In June, my screenplay “Aftermath” (yes, I know, there are 19 other films with the same title) will be shot in Philly. I tried to produce and direct the film myself several times over a three year period but it just kept crumbling and when a hot local production company  that had made everything but a feature wanted to adopt the project, I searched my soul for about five minutes and graciously relinquished control.

 

So, today, I go to the film festival that is now run by TLA Video, bigger, glitzier, more high profile than ever. I am a working –albeit minimum wage- screenwriter, a confident, popular teacher at Drexel and the University Of The Arts and I am heading off to the award ceremony for the Set In Philadelphia Screenplay Competition. I will be standing next to Rich Murray, the veteran music video director who gave me my first screenwriting jobs and who just started the job teaching music video production that I got for him at Drexel. By the time you read this, the announcement will have been made, one of my students, a kid who I mentored through the writing process, is the winner of the Parisi Award (named for the mother of “Nixon” and “Ali” screenwriter Stephen Rivele) for a screenplay by a writer under 25. Last year one of my students came in third place.
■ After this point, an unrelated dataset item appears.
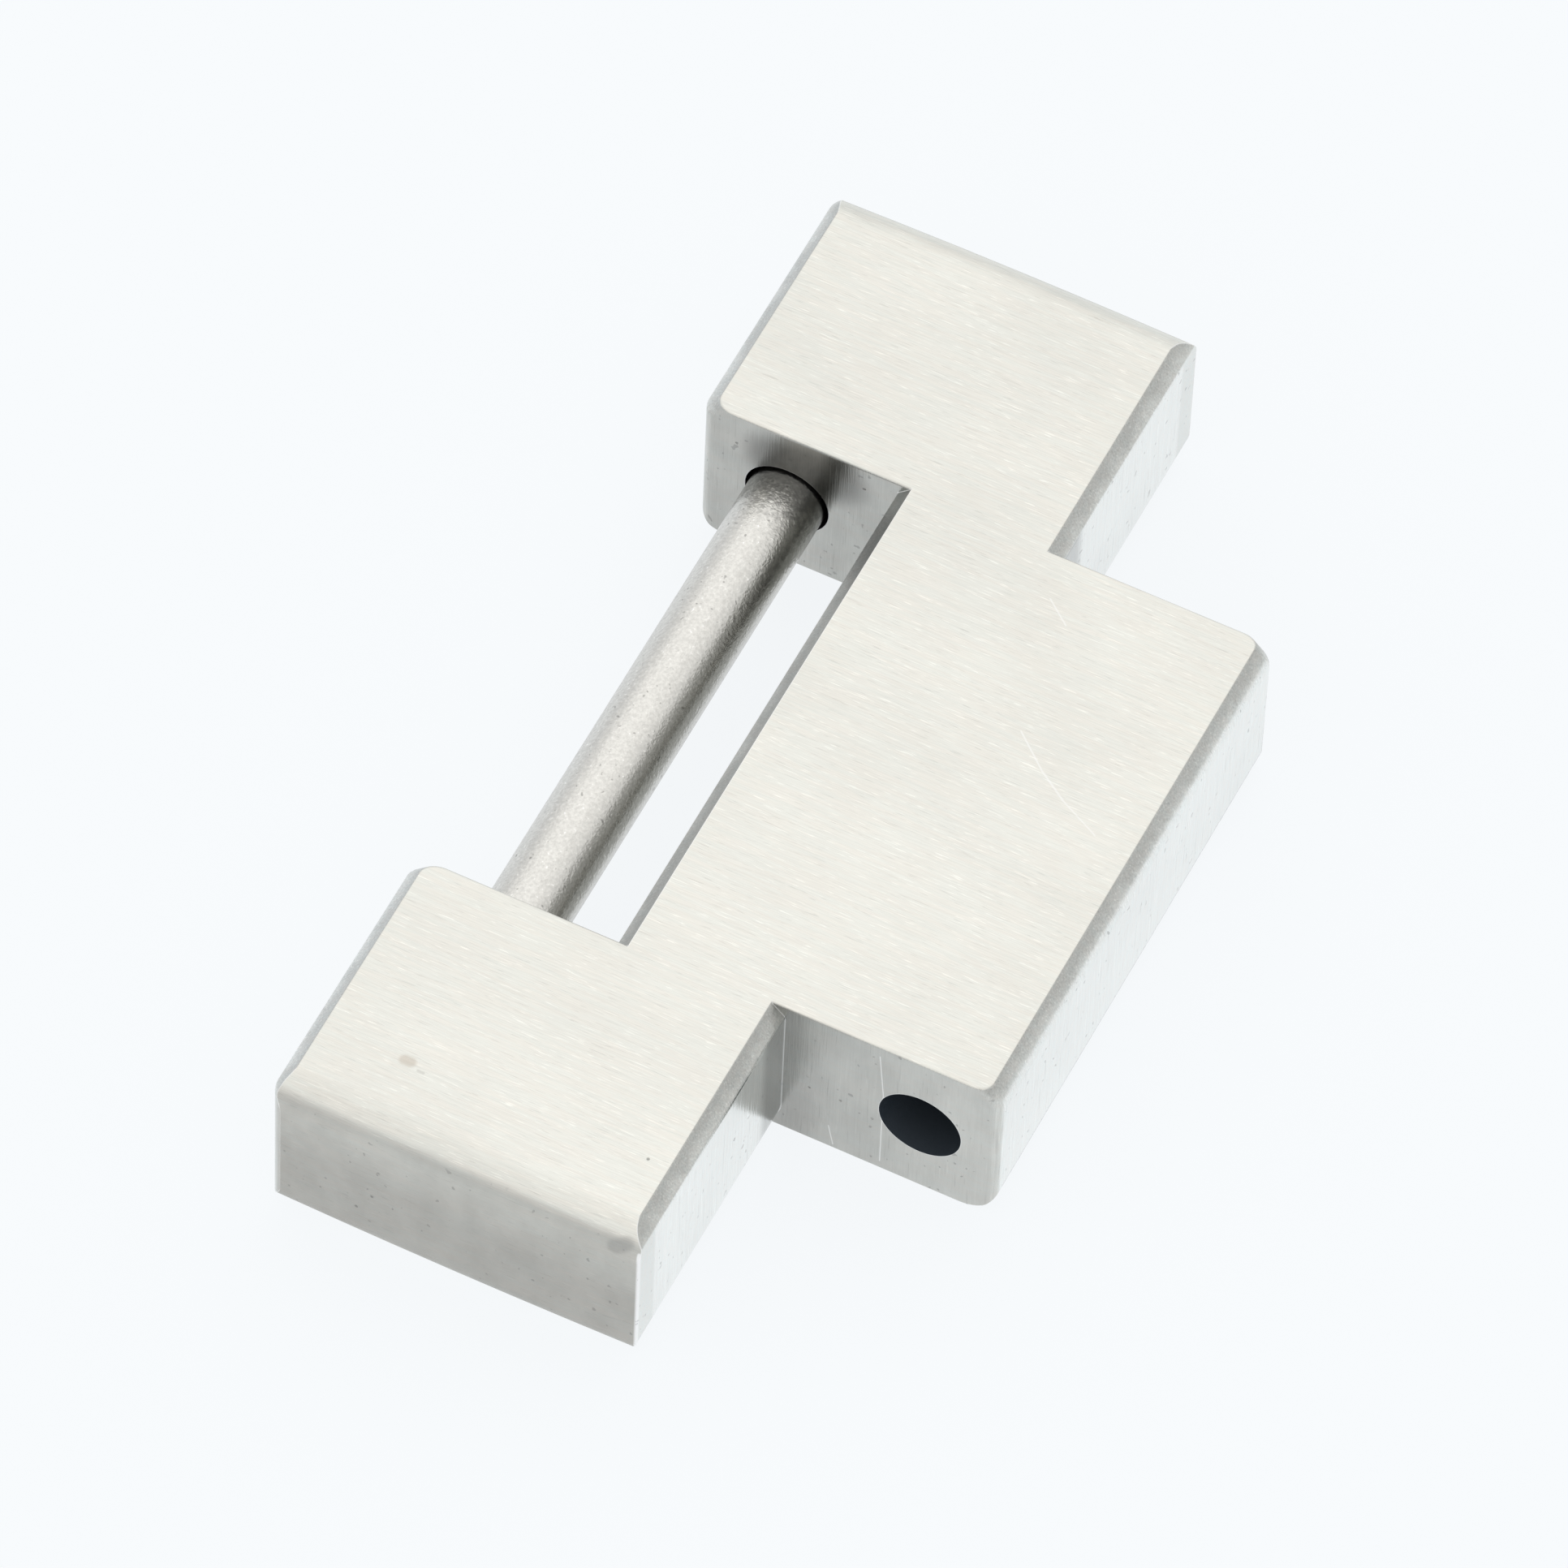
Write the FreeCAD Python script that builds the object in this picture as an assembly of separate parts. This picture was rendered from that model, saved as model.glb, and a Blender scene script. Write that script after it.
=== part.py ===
import FreeCAD, Part

import math
import os

# Steel bracelet link: a forked body, a turned tube across the fork and the screw that holds it.
# Millimetres. X runs across the bracelet, Y along it with the fork at +Y, Z up to the brushed face.
# The origin is at the middle of the link's length and width, on its underside.

# Link body
link_width = 22.0
link_thickness = 3.55
fork_gap = 11.0
tongue_side_clearance = 0.075
pivot_pitch = 8.0
bar_to_fork_end = 1.74
bar_to_web = 2.14
bore_to_shoulder = 2.63
bore_to_nose = 1.51

# Bevels and rounded edges of the body
ear_bevel = 0.25
shoulder_bevel = 0.28
web_bevel = 0.25
nose_bevel = 0.29
bevel_blend = 0.12
nose_blend = 0.45
fork_foot_radius = 0.50
shoulder_foot_radius = 0.65
web_foot_radius = 0.30
nose_foot_radius = 0.70
end_radius = 0.60
edge_break = 0.05

# Rounded upright corners, and the slight crown of the outer ends
ear_corner_radius = 0.30
end_corner_radius = 0.40
end_shoulder_radius = 0.10
tongue_corner_radius = 0.25
end_crown_radius = 160.0

# Tube and the bores round it
tube_diameter = 1.50
tube_bore_clearance = 0.03
tube_edge_bevel = 0.08
ear_bore_clearance = 0.075
tongue_bore_clearance = 0.03
tube_seat_depth = 1.20
tube_end_clearance = 0.05

# Screw: slotted head, plain shank through the tube, threaded tip in the blind hole
screw_diameter = 1.00
shank_relief = 0.02
thread_length = 2.60
thread_clearance = 0.02
tip_bevel = 0.15
drill_run_out = 0.45
drill_point_angle = 118.0
head_diameter = 2.10
head_height = 0.70
head_bevel = 0.10
head_sink = 0.08
head_side_clearance = 0.06
slot_width = 0.32
slot_depth = 0.30

# Places worked out from the sizes above
tongue_width = fork_gap - 2 * tongue_side_clearance
link_length = bar_to_fork_end + pivot_pitch + bore_to_nose
fork_y = link_length / 2
bar_y = fork_y - bar_to_fork_end
web_y = bar_y - bar_to_web
bore_y = bar_y - pivot_pitch
shoulder_y = bore_y + bore_to_shoulder
nose_y = bore_y - bore_to_nose
axis_z = link_thickness / 2
outer_x = link_width / 2
ear_x = fork_gap / 2
seat_x = -ear_x - tube_seat_depth
head_seat_x = outer_x - head_sink - head_height
tip_x = seat_x - thread_length
tube_start_x = seat_x + tube_end_clearance
tube_end_x = head_seat_x - tube_end_clearance

# A cutter runs this far past the face that it opens
overshoot = 1.0


def rounded_wire(corners, place):
    """Closed outline through corners (a, b, radius); place turns (a, b) into a point in space."""
    starts, ends, edges = [], [], []
    count = len(corners)
    for i in range(count):
        a, b, radius = corners[i]
        here = FreeCAD.Vector(a, b, 0)
        before = FreeCAD.Vector(corners[i - 1][0], corners[i - 1][1], 0)
        after = FreeCAD.Vector(corners[(i + 1) % count][0], corners[(i + 1) % count][1], 0)
        back = (before - here).normalize()
        ahead = (after - here).normalize()
        half_angle = back.getAngle(ahead) / 2
        run = radius / math.tan(half_angle)
        starts.append(here + back * run)
        ends.append(here + ahead * run)
        if radius > 0:
            middle = (back + ahead).normalize()
            centre = here + middle * (radius / math.sin(half_angle))
            crown = centre - middle * radius
            arc = Part.Arc(place(starts[i]), place(crown), place(ends[i]))
            edges.append(arc.toShape())
    for i in range(count):
        edges.append(Part.makeLine(place(ends[i]), place(starts[(i + 1) % count])))
    return Part.Wire(Part.__sortEdges__(edges))


def prism_along_x(corners, x_from, x_to):
    """Solid with a side outline of (y, z, radius) corners, from x_from to x_to."""
    wire = rounded_wire(corners, lambda p: FreeCAD.Vector(x_from, p.x, p.y))
    return Part.Face(wire).extrude(FreeCAD.Vector(x_to - x_from, 0, 0))


def upright_edges(block, x, y):
    """Edges of a block that stand upright at this x and y."""
    found = []
    for edge in block.Edges:
        if all(abs(v.Point.x - x) < 1e-4 and abs(v.Point.y - y) < 1e-4 for v in edge.Vertexes):
            found.append(edge)
    return found


def cornered_prism(outline, x_from, x_to, corners):
    """Prism along X with its upright corners (x, y, radius) rounded before its feet are cut."""
    square_footed = [(y, z, 0 if z == 0 else radius) for y, z, radius in outline]
    block = prism_along_x(square_footed, x_from, x_to)
    for x, y, radius in corners:
        block = block.makeFillet(radius, upright_edges(block, x, y))
    return block.common(prism_along_x(outline, x_from - overshoot, x_to + overshoot))


def turned(outline, y):
    """Solid of revolution about the X axis at this y and mid thickness, from (x, radius) points."""
    points = [FreeCAD.Vector(x, y, axis_z + radius) for x, radius in outline]
    face = Part.Face(Part.makePolygon(points + points[:1]))
    return face.revolve(FreeCAD.Vector(0, y, axis_z), FreeCAD.Vector(1, 0, 0), 360)


def cylinder_along_x(radius, x_from, x_to, y):
    """Plain cylinder along X at this y and mid thickness."""
    base = FreeCAD.Vector(x_from, y, axis_z)
    return Part.makeCylinder(radius, x_to - x_from, base, FreeCAD.Vector(1, 0, 0))


def ear_outline():
    """Side outline of an ear: shoulder bevel and foot at -Y, fork bevel and foot at +Y."""
    top = link_thickness
    return [
        (shoulder_y, 0, shoulder_foot_radius),
        (fork_y, 0, fork_foot_radius),
        (fork_y, top - ear_bevel, bevel_blend),
        (fork_y - ear_bevel, top, 0),
        (shoulder_y + shoulder_bevel, top, 0),
        (shoulder_y, top - shoulder_bevel, bevel_blend),
    ]


def web_outline():
    """Side outline of the web between the ears, with the same shoulder as theirs."""
    top = link_thickness
    return [
        (shoulder_y, 0, shoulder_foot_radius),
        (web_y, 0, web_foot_radius),
        (web_y, top - web_bevel, 0),
        (web_y - web_bevel, top, 0),
        (shoulder_y + shoulder_bevel, top, 0),
        (shoulder_y, top - shoulder_bevel, bevel_blend),
    ]


def tongue_outline():
    """Side outline of the tongue, rooted in the middle of the web."""
    top = link_thickness
    root_y = (shoulder_y + web_y) / 2
    return [
        (nose_y, 0, nose_foot_radius),
        (root_y, 0, 0),
        (root_y, top, 0),
        (nose_y + nose_bevel, top, 0),
        (nose_y, top - nose_bevel, nose_blend),
    ]


def make_ear(side):
    """One ear with its rounded upright corners, at -X for side -1 and at +X for side 1."""
    x_from, x_to = sorted([side * ear_x, side * outer_x])
    return cornered_prism(ear_outline(), x_from, x_to, [
        (side * ear_x, fork_y, ear_corner_radius),
        (side * outer_x, fork_y, end_corner_radius),
        (side * outer_x, shoulder_y, end_shoulder_radius),
    ])


def make_tongue():
    """The tongue with the two rounded corners of its nose."""
    half_width = tongue_width / 2
    return cornered_prism(tongue_outline(), -half_width, half_width, [
        (-half_width, nose_y, tongue_corner_radius),
        (half_width, nose_y, tongue_corner_radius),
    ])


def make_end_disc(side):
    """Flat disc with a rounded rim, which gives one outer end its crown and its round edges."""
    centre_x = side * (outer_x - end_crown_radius)
    middle_y = (fork_y + shoulder_y) / 2
    section = [
        (0, 0, 0),
        (end_crown_radius, 0, end_radius),
        (end_crown_radius, link_thickness, end_radius),
        (0, link_thickness, 0),
    ]
    wire = rounded_wire(section, lambda p: FreeCAD.Vector(centre_x + side * p.x, middle_y, p.y))
    axis_foot = FreeCAD.Vector(centre_x, middle_y, 0)
    return Part.Face(wire).revolve(axis_foot, FreeCAD.Vector(0, 0, 1), 360)


def crisp_top_edges(body):
    """Top edges that run along Y: the inner edges of the ears and the two sides of the tongue."""
    found = []
    for edge in body.Edges:
        first, last = edge.Vertexes[0].Point, edge.Vertexes[-1].Point
        on_top = all(abs(p.z - link_thickness) < 1e-5 for p in (first, last))
        along_y = abs(first.x - last.x) < 1e-5 and abs(first.y - last.y) > edge_break
        if on_top and along_y and abs(first.x) < outer_x - end_radius - edge_break:
            found.append(edge)
    return found


def make_screw_hole():
    """Everything that is drilled along the tube's axis, from the outer face at +X inwards."""
    bore_radius = tube_diameter / 2 + ear_bore_clearance
    counterbore_radius = head_diameter / 2 + head_side_clearance
    thread_radius = screw_diameter / 2 + thread_clearance
    drill_end_x = tip_x - drill_run_out
    point_x = drill_end_x - thread_radius / math.tan(math.radians(drill_point_angle / 2))
    return turned([
        (point_x, 0),
        (drill_end_x, thread_radius),
        (seat_x, thread_radius),
        (seat_x, bore_radius),
        (head_seat_x, bore_radius),
        (head_seat_x, counterbore_radius),
        (outer_x + overshoot, counterbore_radius),
        (outer_x + overshoot, 0),
    ], bar_y)


def make_link_body():
    """One machined piece: two ears, the web between them and the tongue."""
    web = prism_along_x(web_outline(), -ear_x, ear_x)
    body = web.fuse([make_ear(-1), make_ear(1), make_tongue()]).removeSplitter()
    body = body.makeFillet(edge_break, crisp_top_edges(body))
    body = body.common(make_end_disc(-1)).common(make_end_disc(1))
    tongue_bore = cylinder_along_x(
        tube_diameter / 2 + tongue_bore_clearance,
        -tongue_width / 2 - tongue_side_clearance,
        tongue_width / 2 + tongue_side_clearance,
        bore_y,
    )
    return body.cut([tongue_bore, make_screw_hole()])


def make_pivot_tube():
    """The tube that the next link turns on, with broken outer edges."""
    outer = tube_diameter / 2
    inner = screw_diameter / 2 + tube_bore_clearance
    return turned([
        (tube_start_x, inner),
        (tube_start_x, outer - tube_edge_bevel),
        (tube_start_x + tube_edge_bevel, outer),
        (tube_end_x - tube_edge_bevel, outer),
        (tube_end_x, outer - tube_edge_bevel),
        (tube_end_x, inner),
    ], bar_y)


def make_link_screw():
    """The screw: slotted head at +X, shank through the tube, tip in the blind hole at -X."""
    thread_radius = screw_diameter / 2
    shank_radius = thread_radius - shank_relief
    head_radius = head_diameter / 2
    head_top_x = head_seat_x + head_height
    screw = turned([
        (tip_x, 0),
        (tip_x, thread_radius - tip_bevel),
        (tip_x + tip_bevel, thread_radius),
        (seat_x, thread_radius),
        (seat_x, shank_radius),
        (head_seat_x, shank_radius),
        (head_seat_x, head_radius),
        (head_top_x - head_bevel, head_radius),
        (head_top_x, head_radius - head_bevel),
        (head_top_x, 0),
    ], bar_y)
    slot = Part.makeBox(
        slot_depth + overshoot,
        head_diameter + 2 * overshoot,
        slot_width,
        FreeCAD.Vector(
            head_top_x - slot_depth,
            bar_y - head_radius - overshoot,
            axis_z - slot_width / 2,
        ),
    )
    return screw.cut(slot)


os.makedirs("parts", exist_ok=True)
PIECES = {
    "link_body": make_link_body(),
    "pivot_tube": make_pivot_tube(),
    "link_screw": make_link_screw(),
}
for name, shape in PIECES.items():
    shape.exportStep("parts/" + name + ".step")
    print(name, "solids", len(shape.Solids), "volume", round(shape.Volume, 3), "valid", shape.isValid())
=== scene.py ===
# %% [markdown]
# # A link of a steel watch bracelet
# This lesson dresses one loose bracelet link: a forked steel body, a blasted tube across its fork and the
# screw inside the tube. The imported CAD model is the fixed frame. It gives the shapes and the places, and
# Blender adds the camera, the light, the finishes and the screw's thread and slot.

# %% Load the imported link
import math

import bmesh
import bpy
from mathutils import Matrix, Vector


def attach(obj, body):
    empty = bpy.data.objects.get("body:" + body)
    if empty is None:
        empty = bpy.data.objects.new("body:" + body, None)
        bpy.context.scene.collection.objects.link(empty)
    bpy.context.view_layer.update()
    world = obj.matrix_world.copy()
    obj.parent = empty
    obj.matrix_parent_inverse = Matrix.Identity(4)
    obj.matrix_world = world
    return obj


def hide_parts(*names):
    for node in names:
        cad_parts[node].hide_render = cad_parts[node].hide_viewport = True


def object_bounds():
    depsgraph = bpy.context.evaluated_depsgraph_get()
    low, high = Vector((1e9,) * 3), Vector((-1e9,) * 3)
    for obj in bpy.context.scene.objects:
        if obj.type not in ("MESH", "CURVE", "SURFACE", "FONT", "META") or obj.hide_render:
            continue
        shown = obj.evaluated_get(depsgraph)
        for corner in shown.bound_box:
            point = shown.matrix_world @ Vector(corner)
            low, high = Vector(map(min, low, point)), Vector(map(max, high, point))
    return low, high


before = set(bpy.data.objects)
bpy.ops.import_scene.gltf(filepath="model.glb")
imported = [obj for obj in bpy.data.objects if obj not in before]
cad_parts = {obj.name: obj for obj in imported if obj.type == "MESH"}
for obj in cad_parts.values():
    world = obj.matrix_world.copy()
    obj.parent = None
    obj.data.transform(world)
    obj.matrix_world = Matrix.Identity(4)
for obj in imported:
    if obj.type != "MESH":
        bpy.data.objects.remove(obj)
MM = 0.001
cad_low, cad_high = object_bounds()
print("link, mm:", [round(side / MM, 2) for side in cad_high - cad_low])
print("nodes:", sorted(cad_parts))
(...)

Rich Murray is looking for his next feature project and wants to read both screenplays. I told both students that they were likely to win the Parisi Award even before they entered the competition. I have already told a current student that I think she will win next year but that, being over 25, she’ll have to settle for the grand prize. Not bad.

 

So, I stood there, proud of my student, hoping to help him get his film made. I came into the room, cool and confident, finally feeling like a bigger part of the film scene in Philly and I went virtually unnoticed, not that there was anything to notice. It is funny how things change but not as funny as when things don’t change even after you think that they had changed. As always, maybe next year.